Japan's conservative guidance culture, cross-shareholding structures, and lower single-stock options activity likely suppress the pre-earnings drift that appears in the US. The market has less incentive to pre-position based on beat histories when the norm is conservative guidance across the board.


Limitations

The Nikkei 225 is a price-weighted index of 225 large-cap stocks. It doesn't perfectly represent the broader JPX universe. A TOPIX or equal-weighted JPX benchmark might produce slightly different results, though the direction of the change (less positive) would be the same.

Event counts before 2017 are sparse.

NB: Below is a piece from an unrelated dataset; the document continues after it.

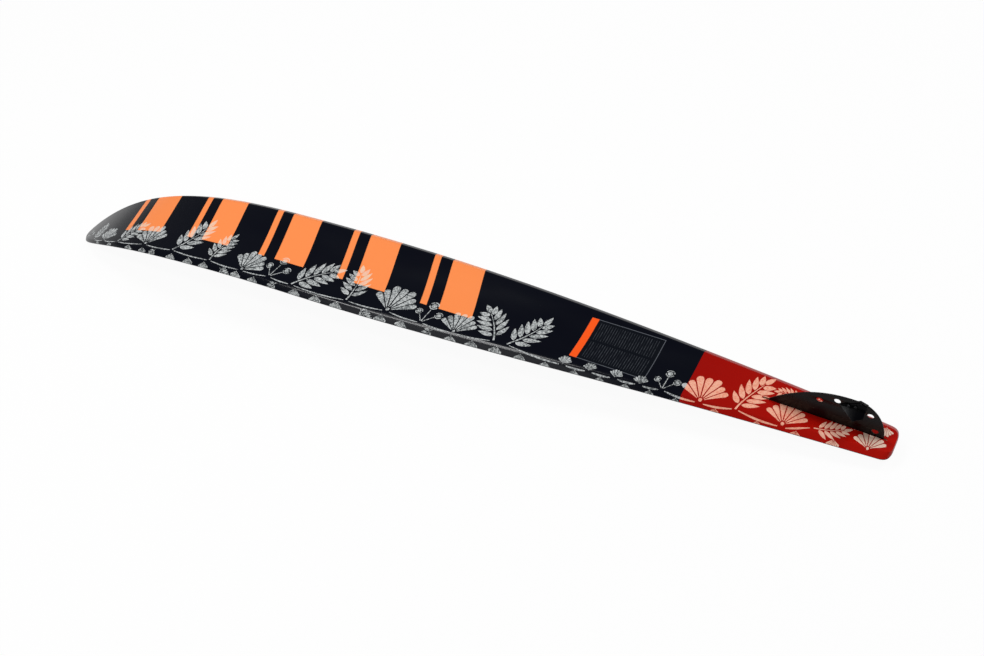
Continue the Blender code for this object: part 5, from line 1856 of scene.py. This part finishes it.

The 8-year window covers one full cycle but not the longer history available for US equities.

The habitual misser cohort (n=239) is too small for reliable inference. The -0.410% figure is directionally interesting but statistically noisy.


Takeaway

Japan does not have a meaningful pre-earnings drift when measured against its local index. The original +0.114% result was an artifact of the EWJ benchmark. Against the Nikkei 225, the T-10 CAR is -0.014% with a t-stat of -0.36.

This matters for global pre-earnings strategies. Japan was previously ranked as having a "modest but significant" effect. It doesn't. If you're screening for pre-earnings opportunities across global markets, Japan should be excluded or treated as neutral.

The honest conclusion: the pre-earnings runup is not universal. It works in the US, Korea, and India. It doesn't work in Japan.


Data: Ceta Research (FMP financial data). Event study: earnings_surprises + stock_eod + key_metrics tables. Benchmark: Nikkei 225 (local currency index). Winsorized at 1%/99%. ~2017-2025 effective coverage. This is educational content, not investment advice.